*** Information shown ***

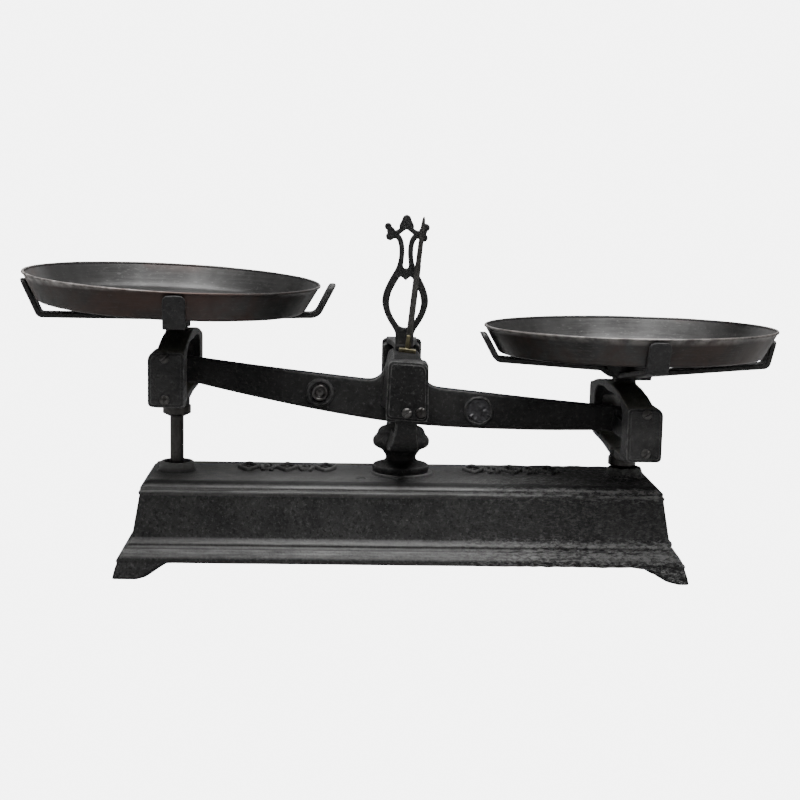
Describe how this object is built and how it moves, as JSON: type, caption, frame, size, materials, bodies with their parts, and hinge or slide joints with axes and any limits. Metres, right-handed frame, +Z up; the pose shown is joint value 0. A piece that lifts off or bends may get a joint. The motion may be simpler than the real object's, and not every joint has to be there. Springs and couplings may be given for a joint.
{
  "type": "counter balance scale",
  "caption": "Cast-iron counter balance: moulded base, column with fork, beam on knife edges, stirrups with round steel pans, needle and lyre index.",
  "frame": {"origin": "middle of the base's footprint in X and Y, on the table", "axes": "+X along the beam to the low pan, +Y to the back, +Z up"},
  "size_m": [0.6059, 0.243, 0.2824],
  "materials": {
    "iron": "black painted casting, satin, worn to grey on its edges",
    "plate_iron": "black painted plate, satin, scuffed",
    "carrier_iron": "forged bar, black, satin",
    "screw_steel": "blackened steel, slots worn bright",
    "hard_steel": "ground steel",
    "rod_steel": "dark oiled steel",
    "needle_steel": "dark blued steel",
    "brass": "dull brass, tarnished",
    "soft_metal": "dull grey soft metal",
    "pan_steel": "browned sheet steel, worn along the rim"
  },
  "bodies": {
    "base": {"base_casting": "iron", "column": "iron", "column_nut": "screw_steel", "centre_bearings": "hard_steel", "centre_cover_plates": "plate_iron", "centre_plate_screws": "screw_steel", "lyre_index": "iron", "lyre_screw": "screw_steel", "pivot_bracket": "iron", "pivot_pin": "hard_steel"},
    "beam_body": {"beam": "iron", "centre_knife": "hard_steel", "left_knife": "hard_steel", "right_knife": "hard_steel", "needle": "needle_steel", "needle_block": "brass", "adjuster_plug": "screw_steel", "seal_disc": "soft_metal"},
    "lower_beam_body": {"lower_beam": "iron", "lower_end_pins": "hard_steel"},
    "left_stirrup_body": {"left_stirrup": "iron", "left_bearings": "hard_steel", "left_cover_plates": "plate_iron", "left_plate_screws": "screw_steel", "left_collar": "rod_steel", "left_rod": "rod_steel", "left_carrier": "carrier_iron", "left_carrier_screw": "screw_steel"},
    "right_stirrup_body": {"right_stirrup": "iron", "right_bearings": "hard_steel", "right_cover_plates": "plate_iron", "right_plate_screws": "screw_steel", "right_collar": "rod_steel", "right_rod": "rod_steel", "right_carrier": "carrier_iron", "right_carrier_screw": "screw_steel"},
    "left_pan_body": {"left_pan": "pan_steel"},
    "right_pan_body": {"right_pan": "pan_steel"}
  },
  "joints": [
    {"name": "beam_rock", "type": "hinge", "parent": "base", "child": "beam_body", "pos_m": [-0.0013, 0, 0.1427], "axis": [0, -1, 0], "range_deg": [-0.1, 11.8]},
    {"name": "lower_beam_rock", "type": "hinge", "parent": "base", "child": "lower_beam_body", "pos_m": [-0.0013, 0, 0.032], "axis": [0, -1, 0], "range_deg": [-0.1, 11.8]},
    {"name": "left_stirrup_hang", "type": "hinge", "parent": "beam_body", "child": "left_stirrup_body", "pos_m": [-0.18259, 0, 0.16134], "axis": [0, -1, 0], "range_deg": [-11.8, 0.1]},
    {"name": "right_stirrup_hang", "type": "hinge", "parent": "beam_body", "child": "right_stirrup_body", "pos_m": [0.17999, 0, 0.12406], "axis": [0, -1, 0], "range_deg": [-11.8, 0.1]},
    {"name": "left_pan_lift", "type": "slide", "parent": "left_stirrup_body", "child": "left_pan_body", "axis": [0, 0, 1], "range_m": [0, 0.08]},
    {"name": "right_pan_lift", "type": "slide", "parent": "right_stirrup_body", "child": "right_pan_body", "axis": [0, 0, 1], "range_m": [0, 0.08]}
  ],
  "couplings": [
    {"joint": "lower_beam_rock", "follows": "beam_rock", "ratio": 1},
    {"joint": "left_stirrup_hang", "follows": "beam_rock", "ratio": -1},
    {"joint": "right_stirrup_hang", "follows": "beam_rock", "ratio": -1}
  ]
}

***

• _What to work on_: Search the data above for the word "with", then gather each line in which it appears.

• _The result_:
Describe how this object is built and how it moves, as JSON: type, caption, frame, size, materials, bodies with their parts, and hinge or slide joints with axes and any limits. Metres, right-handed frame, +Z up; the pose shown is joint value 0. A piece that lifts off or bends may get a joint. The motion may be simpler than the real object's, and not every joint has to be there. Springs and couplings may be given for a joint.
  "caption": "Cast-iron counter balance: moulded base, column with fork, beam on knife edges, stirrups with round steel pans, needle and lyre index.",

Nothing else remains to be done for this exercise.